** SHORT PROBLEM **
Which lines include the word "from"? Copy each of them.

** DATA IN THIS EXERCISE **
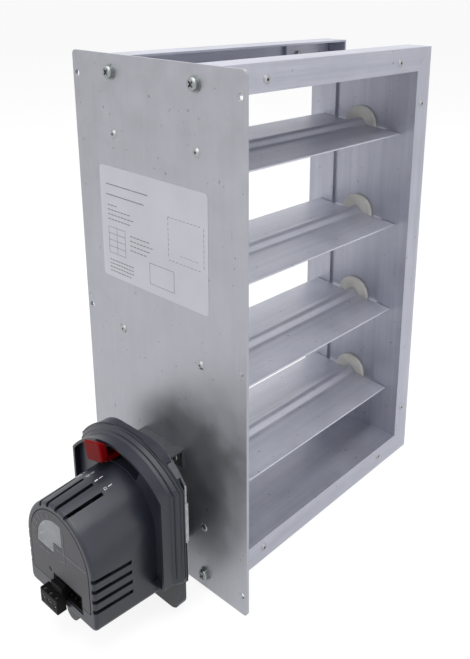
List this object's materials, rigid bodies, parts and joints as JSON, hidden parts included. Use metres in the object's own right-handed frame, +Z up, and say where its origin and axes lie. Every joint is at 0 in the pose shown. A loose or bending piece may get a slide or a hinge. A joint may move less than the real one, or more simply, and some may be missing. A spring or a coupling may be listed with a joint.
{
  "type": "duct zone damper",
  "caption": "Rectangular duct damper: mitred aluminium frame, parallel linked blades, side mounting plate and a spring return actuator with a red range lever.",
  "frame": {"origin": "centre of the mounting plate's duct side face", "axes": "X from the plate into the duct across the airflow, Y along the airflow towards the frame's rear, Z up along the plate's long side"},
  "size_m": [0.321, 0.154, 0.351],
  "materials": {
    "aluminium": "mill finish, fine extrusion lines and light scratches",
    "blade_aluminium": "mill finish extrusion with a bright front edge",
    "rivet_aluminium": "bright drawn aluminium",
    "zinc_steel": "zinc plated",
    "nylon": "moulded, ivory",
    "housing_plastic": "fine moulded texture, slate grey",
    "panel_plastic": "fine moulded texture, slightly lighter than the housing",
    "window": "clear moulded pane",
    "lamp": "smoked light pipe",
    "black_plastic": "moulded, black",
    "red_plastic": "moulded, satin",
    "gear_plastic": "moulded acetal",
    "disc_plastic": "moulded, pale grey",
    "brass": "machined",
    "board": "solder resist, green",
    "spring_steel": "blued strip"
  },
  "bodies": {
    "frame": {"mounting_plate": "aluminium", "frame_rail_top": "aluminium", "frame_rail_bottom": "aluminium", "frame_rail_near": "aluminium", "frame_rail_far": "aluminium", "corner_keys_front": "aluminium", "corner_keys_rear": "aluminium", "corner_rivets_front": "rivet_aluminium", "corner_rivets_rear": "rivet_aluminium", "plate_rivets": "rivet_aluminium", "plate_screws": "zinc_steel", "far_bushing_1": "nylon", "far_bushing_2": "nylon", "far_bushing_3": "nylon", "far_bushing_4": "nylon", "near_bushing_1": "nylon", "near_bushing_2": "nylon", "near_bushing_3": "nylon", "near_bushing_4": "nylon", "actuator_bracket": "zinc_steel", "bracket_screws": "zinc_steel", "actuator_base": "housing_plastic", "actuator_cover": "housing_plastic", "cover_screws": "zinc_steel", "front_panel": "panel_plastic", "indicator_window": "window", "status_lamp": "lamp", "terminal_header": "black_plastic", "idler_axle": "zinc_steel", "drive_motor": "zinc_steel", "return_spring": "spring_steel", "circuit_board": "board", "gear_plate": "zinc_steel", "gear_plate_screws": "zinc_steel", "mount_pad": "black_plastic"},
    "blade_set_1": {"blade_1": "blade_aluminium", "far_pin_1": "zinc_steel", "near_pin_1": "zinc_steel", "crank_1": "zinc_steel"},
    "blade_set_2": {"blade_2": "blade_aluminium", "far_pin_2": "zinc_steel", "near_pin_2": "zinc_steel", "crank_2": "zinc_steel"},
    "blade_set_3": {"blade_3": "blade_aluminium", "far_pin_3": "zinc_steel", "near_pin_3": "zinc_steel", "crank_3": "zinc_steel"},
    "drive_set": {"blade_4": "blade_aluminium", "far_pin_4": "zinc_steel", "drive_shaft": "zinc_steel", "crank_4": "zinc_steel", "output_hub": "gear_plastic", "sector_gear": "gear_plastic", "position_indicator": "disc_plastic"},
    "tie_rod_body": {"tie_rod": "zinc_steel"},
    "idler_body": {"idler_gear": "gear_plastic"},
    "rotor_body": {"motor_pinion": "brass"},
    "lever_body": {"range_stop_lever": "red_plastic"},
    "plug_body": {"terminal_plug": "black_plastic"}
  },
  "joints": [
    {"name": "damper_turn", "type": "hinge", "parent": "frame", "child": "drive_set", "pos_m": [0, 0, -0.111], "axis": [1, 0, 0], "range_deg": [0, 83]},
    {"name": "blade_turn_1", "type": "hinge", "parent": "frame", "child": "blade_set_1", "pos_m": [0, 0, 0.111], "axis": [1, 0, 0], "range_deg": [0, 83]},
    {"name": "blade_turn_2", "type": "hinge", "parent": "frame", "child": "blade_set_2", "pos_m": [0, 0, 0.037], "axis": [1, 0, 0], "range_deg": [0, 83]},
    {"name": "blade_turn_3", "type": "hinge", "parent": "frame", "child": "blade_set_3", "pos_m": [0, 0, -0.037], "axis": [1, 0, 0], "range_deg": [0, 83]},
    {"name": "tie_rod_pivot", "type": "hinge", "parent": "drive_set", "child": "tie_rod_body", "pos_m": [0, 0.01439, -0.12489], "axis": [1, 0, 0], "range_deg": [-83, 0]},
    {"name": "idler_turn", "type": "hinge", "parent": "frame", "child": "idler_body", "pos_m": [0, -0.009, -0.13804], "axis": [1, 0, 0], "range_deg": [-311.25, 0]},
    {"name": "motor_turn", "type": "hinge", "parent": "frame", "child": "rotor_body", "pos_m": [0, 0.0064, -0.13132], "axis": [1, 0, 0], "range_deg": [0, 778.12]},
    {"name": "range_lever_turn", "type": "hinge", "parent": "frame", "child": "lever_body", "pos_m": [0, 0, -0.111], "axis": [1, 0, 0], "range_deg": [-17.5, 35]},
    {"name": "plug_pull", "type": "slide", "parent": "frame", "child": "plug_body", "axis": [-1, 0, 0], "range_m": [0, 0.012]}
  ],
  "couplings": [
    {"joint": "blade_turn_1", "follows": "damper_turn", "ratio": 1},
    {"joint": "blade_turn_2", "follows": "damper_turn", "ratio": 1},
    {"joint": "blade_turn_3", "follows": "damper_turn", "ratio": 1},
    {"joint": "tie_rod_pivot", "follows": "damper_turn", "ratio": -1},
    {"joint": "idler_turn", "follows": "damper_turn", "ratio": -3.75},
    {"joint": "motor_turn", "follows": "damper_turn", "ratio": 9.375}
  ]
}
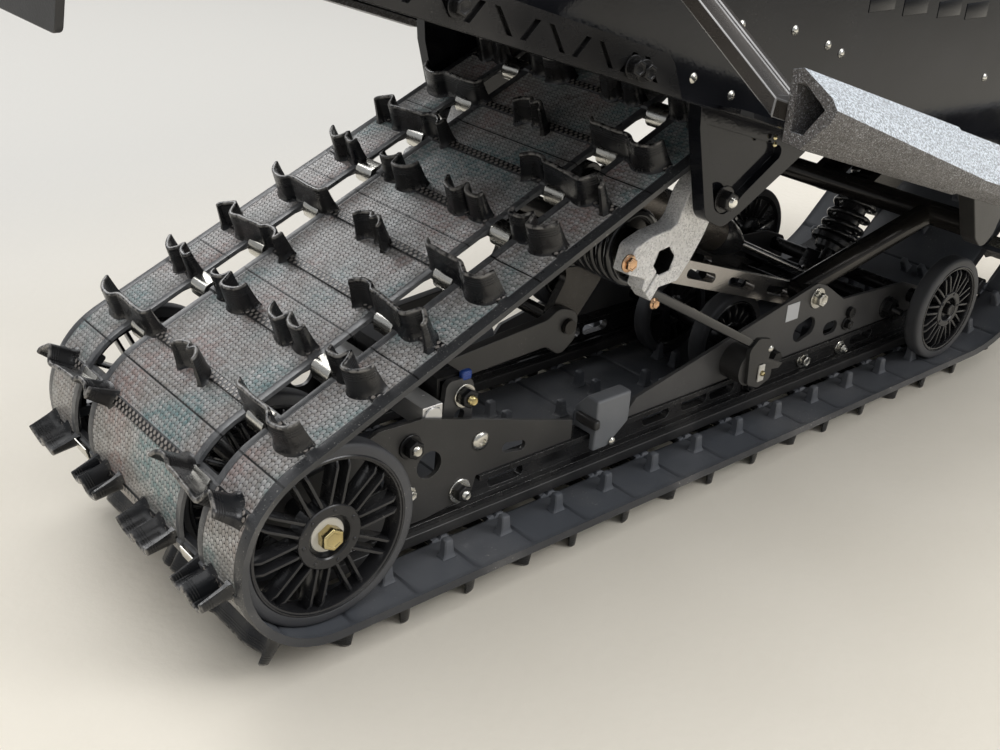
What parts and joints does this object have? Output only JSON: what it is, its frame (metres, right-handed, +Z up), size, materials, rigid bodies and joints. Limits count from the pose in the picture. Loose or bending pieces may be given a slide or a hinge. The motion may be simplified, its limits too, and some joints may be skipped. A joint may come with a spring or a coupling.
{
  "type": "snowmobile rear chassis with track and suspension",
  "caption": "Rear chassis of a snowmobile: folded tunnel with running boards over a lugged endless track on a slide-rail suspension with idler wheels, dampers and torsion springs.",
  "frame": {"origin": "centre of the overall box, on the floor plane that the lug tips touch", "axes": "+X forward towards the drive shaft, +Y to the left side, +Z up"},
  "size_m": [1.7648, 0.868, 0.7337],
  "materials": {
    "track_rubber": "moulded rubber",
    "wheel_black": "gloss black moulded wheel with rubber tyre",
    "gloss_black": "gloss black powder coat",
    "dark_plate": "satin black coat",
    "rail_black": "black anodised extrusion",
    "runner_plastic": "black slider plastic",
    "cast_alloy": "as-cast",
    "bright_alloy": "mill finish",
    "zinc_steel": "zinc plated",
    "spring_black": "gloss black coat",
    "damper_bronze": "dark bronze anodised",
    "block_grey": "grey moulded",
    "grip_grey": "grit coated",
    "flap_black": "moulded flap"
  },
  "bodies": {
    "root": {"track": "track_rubber", "rear_wheels": "wheel_black", "rear_wheels_inner": "wheel_black", "front_wheels": "wheel_black", "bogie_wheels": "wheel_black", "carrier_wheels": "wheel_black", "arm_wheels": "wheel_black", "rear_axle": "zinc_steel", "front_axle": "zinc_steel", "bogie_axle": "zinc_steel", "carrier_axle": "zinc_steel", "cross_shaft": "zinc_steel", "slide_rails": "rail_black", "slide_runners": "runner_plastic", "rear_plates": "dark_plate", "front_plates": "dark_plate", "bright_cross_bar": "bright_alloy", "black_cross_bar": "gloss_black", "post_brackets": "gloss_black", "idler_arms": "cast_alloy", "rear_arm": "gloss_black", "rear_shackles": "dark_plate", "torsion_springs": "spring_black", "spring_cams": "dark_plate", "spring_blocks": "block_grey", "slotted_links": "bright_alloy", "link_pin": "zinc_steel", "link_studs": "zinc_steel", "rear_shock": "damper_bronze", "front_arm": "gloss_black", "front_hangers": "gloss_black", "front_shock": "damper_bronze", "front_spring": "spring_black", "drive_shaft": "zinc_steel", "tunnel": "gloss_black", "truss_rails": "dark_plate", "drop_brackets": "gloss_black", "bracket_bolts": "zinc_steel", "running_boards": "dark_plate", "board_tube_covers": "grip_grey", "board_tubes": "grip_grey", "braces": "damper_bronze", "cooler": "bright_alloy", "rear_bumper": "gloss_black", "snow_flap": "flap_black"}
  },
  "joints": []
}
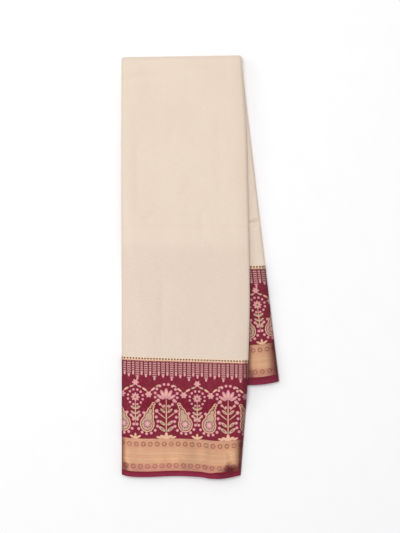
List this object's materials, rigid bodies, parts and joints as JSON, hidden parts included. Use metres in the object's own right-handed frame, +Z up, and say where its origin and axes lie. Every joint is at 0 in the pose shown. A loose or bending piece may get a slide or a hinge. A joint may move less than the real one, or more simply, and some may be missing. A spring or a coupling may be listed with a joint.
{
  "type": "folded saree",
  "caption": "Folded silk saree, pressed into a long narrow bundle and turned over at the top so its two bordered ends hang one above the other; lies flat on a table or shelf.",
  "frame": {"origin": "on the surface the folded saree lies on, at the centre of its footprint", "axes": "+Y along the bundle towards the cross fold, +X towards the side the back leg is swung to, +Z up off the surface through the face that shows"},
  "size_m": [0.2396, 0.6444, 0.0184],
  "materials": {
    "cream_silk": "soft sheen, fine self-woven mottle",
    "maroon_silk": "soft sheen, woven figures in gold, pink and beige",
    "gold_zari": "metallic thread, brushed sheen"
  },
  "bodies": {
    "root": {"front_field": "cream_silk", "front_figured": "maroon_silk", "front_zari": "gold_zari", "front_selvedge": "maroon_silk", "top_fold": "cream_silk", "back_field": "cream_silk", "back_figured": "maroon_silk", "back_zari": "gold_zari", "back_selvedge": "maroon_silk", "inner_layers": "cream_silk"}
  },
  "joints": []
}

** OUTPUT **
  "frame": {"origin": "centre of the mounting plate's duct side face", "axes": "X from the plate into the duct across the airflow, Y along the airflow towards the frame's rear, Z up along the plate's long side"},
What parts and joints does this object have? Output only JSON: what it is, its frame (metres, right-handed, +Z up), size, materials, rigid bodies and joints. Limits count from the pose in the picture. Loose or bending pieces may be given a slide or a hinge. The motion may be simplified, its limits too, and some joints may be skipped. A joint may come with a spring or a coupling.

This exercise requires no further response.